Their particular problem is in having to fund the social care system, where costs and demand are spiralling out of control while income is nowhere near close to plugging gaping holes in council finances. Elected members and officials both are faced with the worst off all possible worlds, where they are forced to increase charges while cutting back on key public services.

That said, the system is such that local authorities are visiting their own problems on their own local taxpayers and, in the way of things show little quarter to those who cannot pay.

In the round, council tax arrears are one of the fastest growing debt problems experienced in the community and, faced with increasingly difficult recovery, local authorities have become by far the largest users of bailiff services in the country.

Only to a certain extent, though, does this reflect the greater difficulties in debt recovery. While local authorities are supposed to use bailiffs as the last resort – like the utilities in their enthusiasm for installing prepayment meters – almost to a man they are lying bastards and send them in at the first opportunity, paying lip-service to the legal requirements.

But there are several aspects to this system which are particularly pernicious. The first is that, although dealing with bailiffs could be a quite civilised affair, as I wrote back in 2011, the system changed in that year when my local council made its own bailiffs redundant and outsourced debt collection to a private firm.

The business model for these firms, as we saw with the prepayment meter scam, is to employ dregs on minimum wage, and to incentivise them with bonuses to run roughshod through the law in their bids to reach a living wage.

At the time, bailiff fees – set by statute – were quite low, so low that legitimate debt recovery was not really a commercial proposition. But the bailiffs and their employers got round this quite easily by inventing chargeable visits (so-called ghost visits), and then by inflating fees far beyond those officially authorised.

Those who were unwary enough to give these scum any money would find the fees deducted from their payments, with only the balance remitted to the council. Debtors were thus finding that, to clear the debt, they were paying several hundred pounds more than they actually owed.

Needless to say, the council did not respond to complaints, the bailiff companies stonewalled and lied, and the police weren’t interested.

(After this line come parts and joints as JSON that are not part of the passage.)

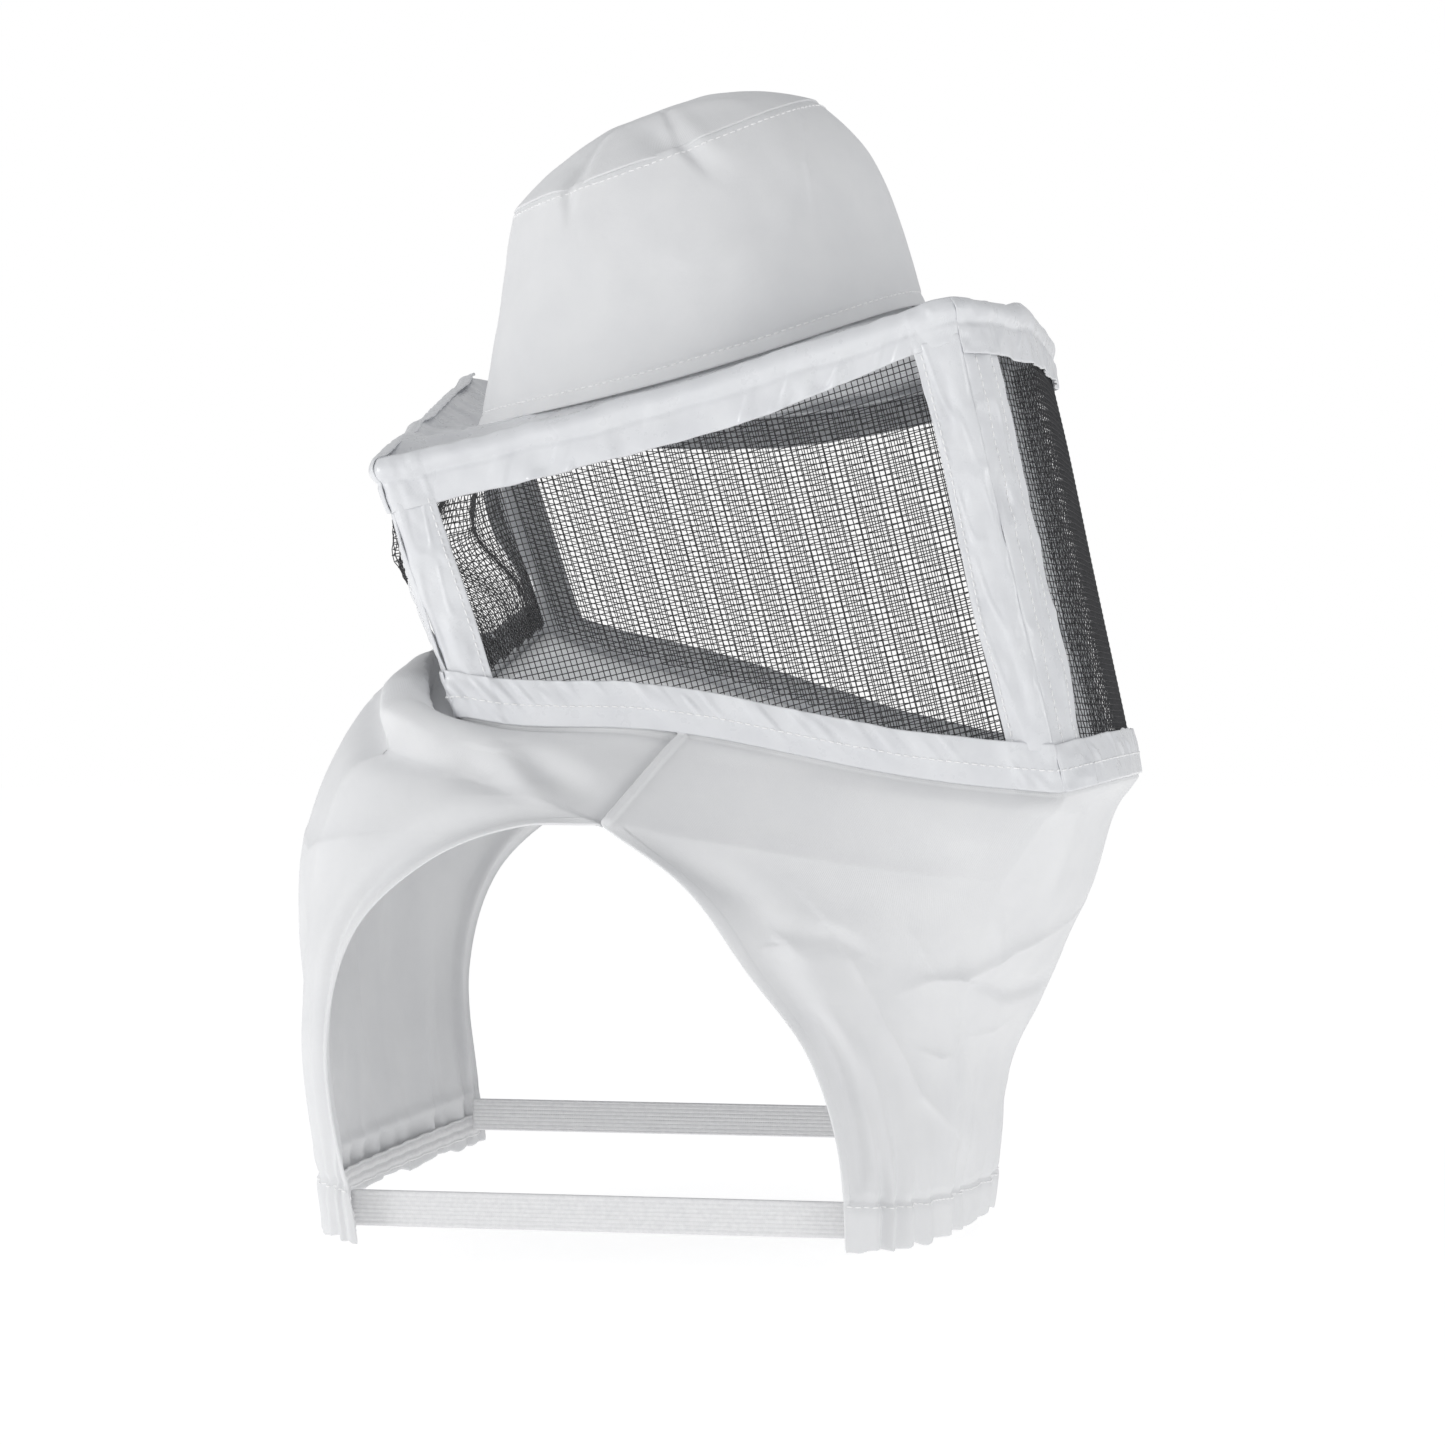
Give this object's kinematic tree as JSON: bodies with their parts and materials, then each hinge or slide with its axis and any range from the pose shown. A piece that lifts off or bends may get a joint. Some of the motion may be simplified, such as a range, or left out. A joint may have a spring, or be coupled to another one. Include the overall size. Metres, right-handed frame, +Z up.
{
  "type": "beekeeping veil hood",
  "caption": "Beekeeper's hood: soft cotton hat with a square black mesh veil bound in white tape, above a cotton bib with front and back panels joined by side elastics.",
  "frame": {"origin": "centre of the hat's head opening, where the head holds it", "axes": "+Z up as worn, -Y the way the wearer faces, +X to the wearer's left; the hat leans back 15 degrees about X"},
  "size_m": [0.3568, 0.375, 0.5167],
  "materials": {
    "cotton": "matt plain-woven white cotton",
    "coated_cloth": "shiny coated white cloth tape",
    "netting": "black square-mesh netting",
    "elastic": "ribbed white woven elastic",
    "boning": "matt white plastic-coated wire"
  },
  "bodies": {
    "hood": {"crown_side_left": "cotton", "crown_side_right": "cotton", "sweatband": "cotton", "brim": "coated_cloth", "brim_wire": "boning", "top_tape_right": "coated_cloth", "top_tape_front": "coated_cloth", "top_tape_left": "coated_cloth", "top_tape_back": "coated_cloth", "bottom_tape_right": "coated_cloth", "bottom_tape_front": "coated_cloth", "bottom_tape_left": "coated_cloth", "bottom_tape_back": "coated_cloth", "corner_tape_right_by_back": "coated_cloth", "corner_tape_right_by_front": "coated_cloth", "corner_tape_front_by_right": "coated_cloth", "corner_tape_front_by_left": "coated_cloth", "corner_tape_left_by_back": "coated_cloth", "corner_tape_left_by_front": "coated_cloth", "corner_tape_back_by_right": "coated_cloth", "corner_tape_back_by_left": "coated_cloth", "mesh_right": "netting", "mesh_front": "netting", "mesh_left": "netting", "mesh_back": "netting", "bib_front": "cotton", "bib_back": "cotton"},
    "crown_top": {"crown_tip": "cotton"},
    "front_drape": {"front_panel": "cotton", "hem_elastic_front": "elastic"},
    "back_drape": {"back_panel": "cotton", "hem_elastic_back": "elastic"},
    "elastic_right": {"side_elastic_right": "elastic"},
    "elastic_end_right": {"elastic_tab_right": "elastic"},
    "elastic_left": {"side_elastic_left": "elastic"},
    "elastic_end_left": {"elastic_tab_left": "elastic"}
  },
  "joints": [
    {"name": "crown_press", "type": "slide", "parent": "hood", "child": "crown_top", "axis": [0, -0.2588, -0.9659], "range_m": [0, 0.055]},
    {"name": "front_panel_lift", "type": "hinge", "parent": "hood", "child": "front_drape", "pos_m": [0, -0.13, -0.27], "axis": [-1, 0, 0], "range_deg": [0, 20], "stiffness_Nm_per_rad": 0.5, "springref_deg": -22.92},
    {"name": "back_panel_lift", "type": "hinge", "parent": "hood", "child": "back_drape", "pos_m": [0, 0.15, -0.235], "axis": [1, 0, 0], "range_deg": [0, 13.5]},
    {"name": "elastic_swing_right", "type": "hinge", "parent": "front_drape", "child": "elastic_right", "pos_m": [-0.146, -0.087, -0.379], "axis": [1, 0, 0], "range_deg": [0, 22.5]},
    {"name": "elastic_stretch_right", "type": "slide", "parent": "elastic_right", "child": "elastic_end_right", "axis": [0, 1, 0], "range_m": [0, 0.08]},
    {"name": "elastic_swing_left", "type": "hinge", "parent": "front_drape", "child": "elastic_left", "pos_m": [0.146, -0.084, -0.366], "axis": [1, 0, 0], "range_deg": [0, 22.5]},
    {"name": "elastic_stretch_left", "type": "slide", "parent": "elastic_left", "child": "elastic_end_left", "axis": [0, 1, 0], "range_m": [0, 0.08]}
  ],
  "couplings": [
    {"joint": "back_panel_lift", "follows": "front_panel_lift", "ratio": 0.59},
    {"joint": "elastic_swing_right", "follows": "front_panel_lift", "ratio": 1},
    {"joint": "elastic_swing_left", "follows": "front_panel_lift", "ratio": 1},
    {"joint": "elastic_stretch_right", "follows": "front_panel_lift", "m_per_rad": 0.185},
    {"joint": "elastic_stretch_left", "follows": "front_panel_lift", "m_per_rad": 0.185}
  ]
}
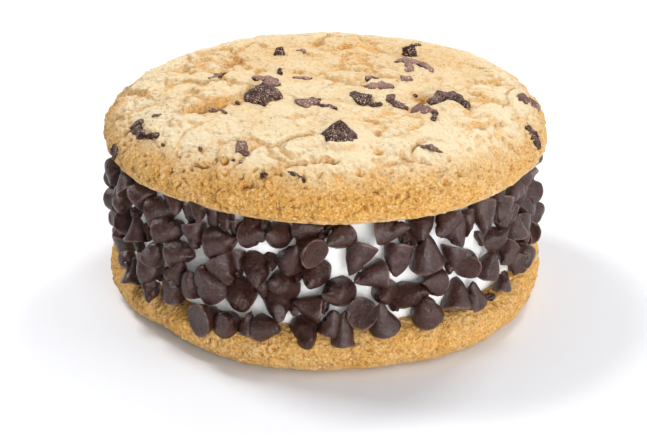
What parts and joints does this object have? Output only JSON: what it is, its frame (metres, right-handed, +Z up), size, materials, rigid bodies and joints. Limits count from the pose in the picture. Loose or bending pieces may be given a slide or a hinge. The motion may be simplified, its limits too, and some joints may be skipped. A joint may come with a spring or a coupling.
{
  "type": "ice cream sandwich",
  "caption": "Round ice cream sandwich: a thick ice cream disc between two chocolate chip cookies, its side rolled in small chocolate chips, standing on its flat underside.",
  "frame": {"origin": "on the table, under the middle of the whole sandwich", "axes": "+Z up, along the sandwich's axis; -Y is the front, +X the right"},
  "size_m": [0.0908, 0.091, 0.0474],
  "materials": {
    "cookie": "matt",
    "ice_cream": "satin",
    "small_chips": "satin",
    "baked_chips": "satin"
  },
  "bodies": {
    "root": {"baked_chip_a": "baked_chips", "baked_chip_b": "baked_chips", "baked_chip_c": "baked_chips", "baked_chip_d": "baked_chips", "baked_chip_e": "baked_chips", "baked_chip_f": "baked_chips", "baked_chip_h": "baked_chips", "baked_chip_i": "baked_chips", "baked_chip_j": "baked_chips", "baked_chip_k": "baked_chips", "baked_chip_l": "baked_chips", "baked_chip_m": "baked_chips", "baked_chip_n": "baked_chips", "baked_chip_o": "baked_chips", "baked_chip_p": "baked_chips", "baked_chip_q": "baked_chips", "baked_chip_r": "baked_chips", "baked_chip_s": "baked_chips", "baked_chip_t": "baked_chips", "baked_chip_u": "baked_chips", "baked_chip_v": "baked_chips", "baked_chip_w": "baked_chips", "baked_chip_x": "baked_chips", "baked_chip_y": "baked_chips", "baked_chip_z": "baked_chips", "cookie_bottom": "cookie", "cookie_top": "cookie", "ice_cream": "ice_cream", "small_chips": "small_chips"}
  },
  "joints": []
}
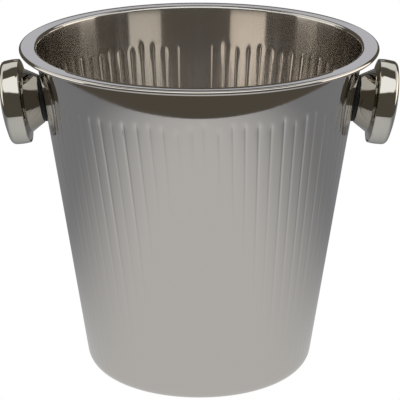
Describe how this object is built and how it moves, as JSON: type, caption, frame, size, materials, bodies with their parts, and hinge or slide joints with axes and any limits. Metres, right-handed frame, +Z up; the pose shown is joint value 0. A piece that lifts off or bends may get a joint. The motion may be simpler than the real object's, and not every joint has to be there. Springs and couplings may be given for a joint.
{
  "type": "champagne bucket",
  "caption": "Tapered polished steel champagne and ice bucket with a flat rolled rim, vertically ribbed wall and two round knob handles.",
  "frame": {"origin": "centre of the base, on the plane that the bucket stands on", "axes": "+Z up along the bucket's axis, +X towards the right knob seen from the front, -Y towards the front"},
  "size_m": [0.241, 0.2162, 0.205],
  "materials": {
    "polished_steel": "mirror-polished stainless steel sheet",
    "hardware_steel": "plain machined stainless steel",
    "black_rubber": "matt black rubber"
  },
  "bodies": {
    "root": {"bucket_shell": "polished_steel", "left_knob_cap": "polished_steel", "left_knob_neck": "polished_steel", "left_knob_boss": "hardware_steel", "left_knob_gasket": "black_rubber", "left_seal_washer": "black_rubber", "left_flat_washer": "hardware_steel", "left_lock_washer": "hardware_steel", "left_screw": "hardware_steel", "right_knob_cap": "polished_steel", "right_knob_neck": "polished_steel", "right_knob_boss": "hardware_steel", "right_knob_gasket": "black_rubber", "right_seal_washer": "black_rubber", "right_flat_washer": "hardware_steel", "right_lock_washer": "hardware_steel", "right_screw": "hardware_steel"}
  },
  "joints": []
}
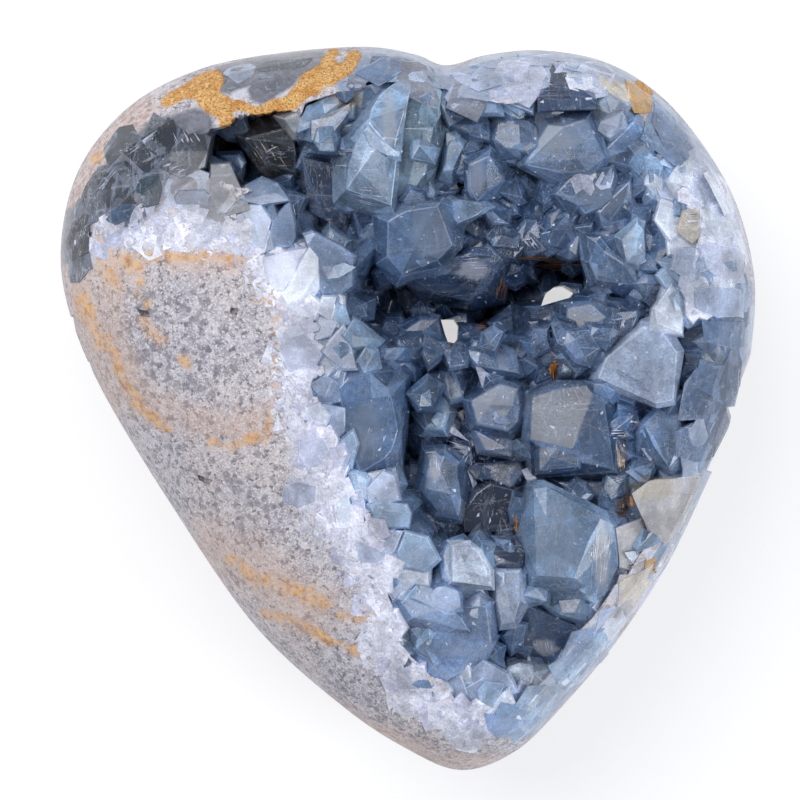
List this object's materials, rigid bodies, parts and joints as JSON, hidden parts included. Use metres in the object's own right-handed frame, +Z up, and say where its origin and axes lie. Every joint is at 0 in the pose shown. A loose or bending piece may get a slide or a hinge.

In fact, the police often actively assisted the bailiffs in breaking the law.

I recall once going down to Bradford central police station to make a complaint, complete with documentary evidence of how the bailiffs had broken the law, only to be told to my face by the duty inspector to “fuck off”. My formal complaint in writing also got me nowhere, even when I took it to the Police Complaints Authority (now the Independent Office for Police Conduct).

As an aside, for those who are currently obsessing about the state of London’s Metropolitan Police, there is one simple failure which lies at the heart of the problem – the complaints system doesn’t work. For low-level complaints (which means most of them), the police investigate themselves and if you go to the supposedly independent body, they simply refer the complaint back to the force against which you are lodging the complaint.

And, although at the time, I had many political contacts, I could not get any MPs interested, and while I got Booker to report some of the worst excesses, nothing come of any of this either.

As to the low level of the bailiff fees, in 2013 as part of a package of supposed “reforms”, the Ministry of Justice resolved this problem by the simple expedient of raising the basic fees for a visit from £24.50 to an eye-watering £235 plus a percentage of any debt owed over £1,500. A compliant parliament approved these increases on the nod.

Although this was aimed at reduced the level of abuse, it had little effect. In 2022, the MoJ completed a review of the 2014 “reforms” and published its findings.

Its report refers to instances where individual respondents and MPs reported that bailiffs were acting in an intimidating manner, causing alarm or distress. But crucially, responses from the advice sector reported that 256 of 308 advisors surveyed felt that the level of problems had stayed the same or got worse since 2014.

Even some bailiffs themselves cried foul, recalling that they were sometimes prevented from agreeing repayment plans by local authorities who required agents to enforce warrants with payment in full immediately.

Nevertheless, the MoJ blandly remarked that “the low volume of formal complaints” did not support the view that problems were widespread, although it did concede that the low level may be “due to barriers which deter people from making a complaint”, thus acknowledging that “the volume of formal complaints was lower than the true number of issues experienced”.

Thus, when yesterday the Guardian headlined that “Most of the 2m people in England and Wales contacted by bailiffs report intimidating behaviour”, together with the Independent, this should have come as no surprise to the MoJ. They already know there is a problem, as do the local authorities who knowingly use a corrupt system. They simply don’t care as long as it brings in the money.

Furthermore, most of the public knows there is a problem. In February 2019, The Times was reporting: “Public ‘demand rogue bailiffs be locked out’”. “Locked up” would be more appropriate, but still these scum walk free.

When it comes to the other pernicious aspects of this system, however, the most obvious is that council tax is regressive, which means that people on lower incomes pay a higher proportion of their incomes than people who are better off. Thus, largely, the bailiffs are tasked with preying on the poor.

But there is also a regional disparity. Those in the North pay a higher tax proportionate to their property values, with the residents of Westminster enjoying the lowest burden in the country. Multi-millionaire Rishi Sunak wins on both counts.

The worst feature of all, though, is that although imprisonment for debt was abolished in 1869, this does not apply to council tax. If you manage to evade the rapacious bailiffs (which is not too hard if you know what you are doing), refusal to pay gets you arrested and sent to prison – for which no defence or mitigation can be pleaded. The sentence is automatic, and the judge has no discretion.

This actually puts life in Britain into a different perspective. We are not free men or women. We are simply out on license, free only for as long as we pay our annual Danegeld to the local authority.

In 2011, I was paying £1,135.33 Danegeld. This year, as The Times notes, I will be charged over £2,000. The prisons may be so full this year that they’ll be discharging real criminals to make room for council tax defaulters.